Posted by Tamar at December 21, 2004 01:12 PM
Comments

If this continues (which I am sure it will), you'll need a bigger cat bed/perch!

Posted by: Brad at December 21, 2004 03:20 PM

I remember a similar dynamic with Nikko, my old man, and Scout, who we got in 2000 when she was 6 weeks old. Nikko had been burned once, when my roommates moved away and took his buddy, Jim, with him; then Scout, with that persistent kitten mojo, kept after him for six or seven months, until their horseplay became so raucous that I called it "Klingon sex."

What's fascinating, once the tribal impulse kicks in: you often feel like either a parent or a prodigal child (two sets of eyes staring up: "Where have you been?").
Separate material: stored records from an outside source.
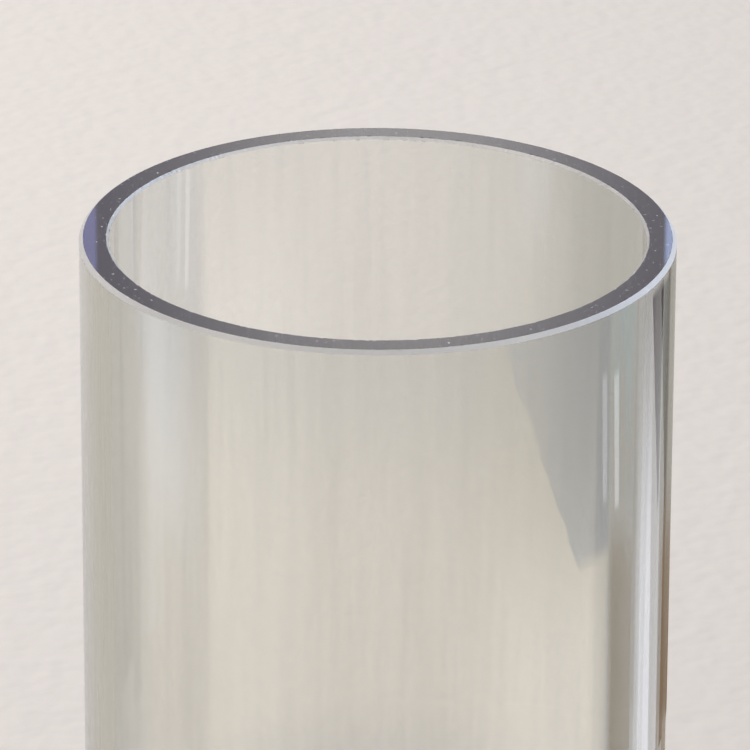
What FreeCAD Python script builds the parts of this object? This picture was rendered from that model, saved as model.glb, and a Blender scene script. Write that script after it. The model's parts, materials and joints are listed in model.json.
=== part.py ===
"""Glass cylinder vase: a length of drawn glass tube, cut square and polished, closed by a round
base plate that is bonded under its lower end. Millimetres, +Z up, origin at the centre of the
underside, so the vase stands on Z = 0."""

import FreeCAD, Part
import os

# Overall sizes
OUTER_DIAMETER = 100.0
HEIGHT = 250.0

# Tube
WALL = 5.0
OUTER_ARRIS = 0.7  # 45 degree ground edge, on the outside of both cut ends
INNER_ARRIS = 0.4  # the same on the inside

# Base plate
PLATE_THICKNESS = 10.0
PLATE_ARRIS = 0.7  # on both edges of the plate's rim

# Bond: the film of clear adhesive between the tube's lower end and the plate
BOND_THICKNESS = 0.2
BOND_SETBACK = 0.6  # kept back from the land's inner edge, so that none squeezes out into the vase

# Places that follow from the sizes above
OUTER_RADIUS = OUTER_DIAMETER / 2
BORE_RADIUS = OUTER_RADIUS - WALL
LAND_OUTER_RADIUS = OUTER_RADIUS - OUTER_ARRIS  # the flat land left between a cut end's arrises
LAND_INNER_RADIUS = BORE_RADIUS + INNER_ARRIS
PLATE_TOP = PLATE_THICKNESS
TUBE_FOOT = PLATE_TOP + BOND_THICKNESS
RIM = HEIGHT

PARTS_FOLDER = "parts"


def turned(profile):
    """A solid turned about Z from a closed outline of (radius, height) corners."""
    corners = [FreeCAD.Vector(radius, 0, height) for radius, height in profile]
    outline = Part.makePolygon(corners + corners[:1])
    full_turn = 360
    return Part.Face(outline).revolve(FreeCAD.Vector(0, 0, 0), FreeCAD.Vector(0, 0, 1), full_turn)


def glass_tube():
    """The upright wall. Both ends are cut square, with an arris inside and outside."""
    return turned([
        (LAND_INNER_RADIUS, TUBE_FOOT),
        (LAND_OUTER_RADIUS, TUBE_FOOT),
        (OUTER_RADIUS, TUBE_FOOT + OUTER_ARRIS),
        (OUTER_RADIUS, RIM - OUTER_ARRIS),
        (LAND_OUTER_RADIUS, RIM),
        (LAND_INNER_RADIUS, RIM),
        (BORE_RADIUS, RIM - INNER_ARRIS),
        (BORE_RADIUS, TUBE_FOOT + INNER_ARRIS),
    ])


def base_plate():
    """A disc of plate glass, as wide as the tube, with its rim ground and polished."""
    return turned([
        (0, 0),
        (OUTER_RADIUS - PLATE_ARRIS, 0),
        (OUTER_RADIUS, PLATE_ARRIS),
        (OUTER_RADIUS, PLATE_TOP - PLATE_ARRIS),
        (OUTER_RADIUS - PLATE_ARRIS, PLATE_TOP),
        (0, PLATE_TOP),
    ])


def bond_film():
    """The ring of cured adhesive, on what the tube's lower land and the plate's flat top share."""
    inner_radius = LAND_INNER_RADIUS + BOND_SETBACK
    outer_radius = min(LAND_OUTER_RADIUS, OUTER_RADIUS - PLATE_ARRIS)
    return turned([
        (inner_radius, PLATE_TOP),
        (outer_radius, PLATE_TOP),
        (outer_radius, TUBE_FOOT),
        (inner_radius, TUBE_FOOT),
    ])


def main():
    os.makedirs(PARTS_FOLDER, exist_ok=True)
    for make in (glass_tube, base_plate, bond_film):
        solid = make()
        solid.exportStep(os.path.join(PARTS_FOLDER, make.__name__ + ".step"))
        print(make.__name__, "valid" if solid.isValid() else "NOT VALID", round(solid.Volume, 1), "mm3")


main()
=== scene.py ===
"""Glass cylinder vase: a drawn, smoke-tinted glass tube bonded on a float-glass base plate.

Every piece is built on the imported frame, in metres with +Z up, and rides on its one body.
"""

import json
import math

import bpy
from bpy.props import FloatProperty, FloatVectorProperty, IntProperty, PointerProperty
from bpy.types import Operator, Panel, PropertyGroup
from mathutils import Matrix, Vector


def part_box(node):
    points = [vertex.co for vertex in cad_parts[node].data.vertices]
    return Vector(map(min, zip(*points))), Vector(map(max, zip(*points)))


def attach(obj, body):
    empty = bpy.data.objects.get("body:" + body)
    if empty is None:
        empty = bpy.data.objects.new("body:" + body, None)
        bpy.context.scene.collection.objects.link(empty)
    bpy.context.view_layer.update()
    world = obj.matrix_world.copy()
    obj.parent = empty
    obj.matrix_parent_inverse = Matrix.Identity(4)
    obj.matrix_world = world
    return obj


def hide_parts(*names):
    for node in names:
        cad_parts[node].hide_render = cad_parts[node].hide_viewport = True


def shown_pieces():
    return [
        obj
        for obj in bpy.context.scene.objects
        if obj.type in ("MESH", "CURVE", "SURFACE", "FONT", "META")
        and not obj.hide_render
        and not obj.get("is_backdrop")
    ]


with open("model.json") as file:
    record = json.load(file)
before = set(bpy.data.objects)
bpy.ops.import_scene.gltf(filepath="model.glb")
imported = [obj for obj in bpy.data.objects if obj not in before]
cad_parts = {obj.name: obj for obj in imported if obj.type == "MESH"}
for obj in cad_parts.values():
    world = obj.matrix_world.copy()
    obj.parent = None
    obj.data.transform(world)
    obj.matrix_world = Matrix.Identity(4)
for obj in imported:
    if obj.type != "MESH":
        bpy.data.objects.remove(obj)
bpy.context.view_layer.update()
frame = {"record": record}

bl_info = {
    "name": "Glass cylinder vase",
    "version": (1, 0, 0),
    "blender": (4, 5, 0),
    "location": "3D View > Sidebar > Vase",
    "description": "Builds a tinted glass cylinder vase and its studio stage",
    "category": "Object",
}

MM = 0.001
BODY = "root"


# Sizes that the frame gives

def mount(name):
    """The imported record's mount of that name."""
    return next(m for m in frame["record"]["mounts"] if m["name"] == name)


TUBE_LOW, TUBE_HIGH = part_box("glass_tube")
PLATE_LOW, PLATE_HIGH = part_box("base_plate")
BOND_LOW, BOND_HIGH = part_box("bond_film")
OUTER_RADIUS = TUBE_HIGH.x
BORE_RADIUS = mount("mouth")["dims"]["r_mm"] * MM
RIM_CENTRE = Vector((0, 0, TUBE_HIGH.z))

# Sizes of the meshes
EASING_STEPS = 2  # faces across each worn edge
WALL_SPACING = 10 * MM  # between the cuts in a long wall
MARGIN = 0.2 * MM  # of the rings beside the inner arris, which keep its chips from tilting the faces beyond
MERGE_DISTANCE = 0.002 * MM
CRISP_BEND = math.radians(6)
SAME_HEIGHT = 0.02 * MM

# How the drawn walls wander: the waves fade towards the true ends, and are longer up the wall than round it
WAVE_SPACING = 22.2 * MM
WAVE_STRETCH = 0.12
TRUE_END = 1 * MM
FULL_SWELL = 12 * MM

# The chips along the inner arris: their spacing, the noise at a chip's edge and at its floor, and how far
# past the arris they can reach
CHIP_SPACING = 0.6667 * MM
CHIP_NOISE = (0.55, 0.75)
CHIP_REACH = 0.1 * MM

# The leaning of a face's normal towards Z, from 0 at a wall to 1 at a level face
WALLS = (-1.0, 0.2)
ARRISES = (0.2, 0.95)
LEVEL_FACES = (0.95, 1.1)

# The glass's surface. Real dust and grit are finer: these are drawn as coarse as they need to be to show.
LINE_SPACING = 2 * MM
LINE_STRETCH = 0.01
WIPE_SPACING = 3.125 * MM
WIPE_STRETCH = 0.05
WIPE_NOISE = (0.48, 0.72)
DUST_SPACING = 0.6667 * MM
DUST_NOISE = (0.67, 0.71)
GRIT_SPACING = 0.2 * MM
GROUND_CLARITY = 0.45  # share of light that a ground face still lets through
INNER_GROUND = 0.8  # the narrow inner arris is ground a little finer than the outer one
ADHESIVE_IOR = 1.49
MATCHED_IOR = 1.0  # where glass and adhesive touch, light goes straight on

# The stage
FLOOR_HALF_WIDTH = 4.0
FLOOR_DROP = 0.1 * MM  # so that the floor and the vase's underside don't share a plane
FLOOR_GRAIN = 6.25 * MM
FLOOR_RELIEF = 0.6 * MM
CARD_STEPS = 24
RAGGED_WAVES = 9.0  # along the height of a card
SENSOR_WIDTH = 36  # in millimetres
NEAREST_SEEN = 0.05
LIGHT_BOUNCES = 24  # enough to pass both walls, the plate and their inner reflections


# Colour and nodes

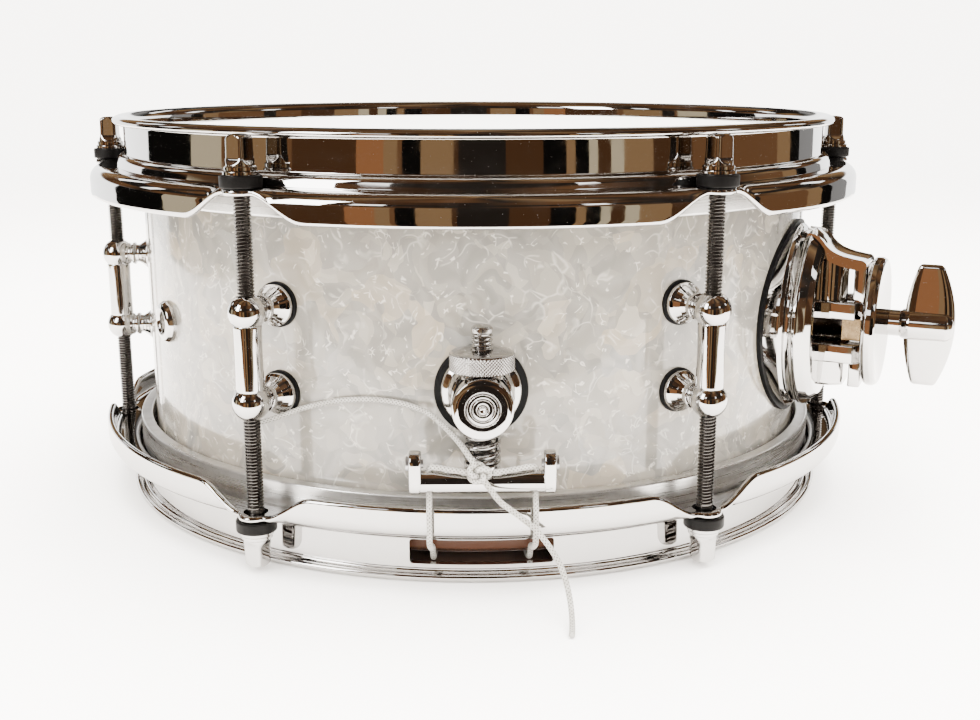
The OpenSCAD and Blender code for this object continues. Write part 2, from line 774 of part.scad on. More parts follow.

Or else just a touch irrelevant to what's really important in their world.

We lost Nikko two years ago (at a healthy old age) and have been thinking lately about getting a buddy for Scout. Your post makes ir sound like a need, not just a nice idea.....

C

Posted by: Chris at December 22, 2004 10:52 AM

I loved your post. I'm a cat person, with 1 kitty currently. We've always felt it wouldn't be fair to her to bring in another pet. Perhaps it's what she needs when we're not here!

Loved the pictures :)

Posted by: Sandy at December 24, 2004 03:57 AM

Brad, the perch is bigger than it looks! Cocoa just likes to expand to fill the space (and then some).

And they did it again a couple of days ago. Happy, happy, happy.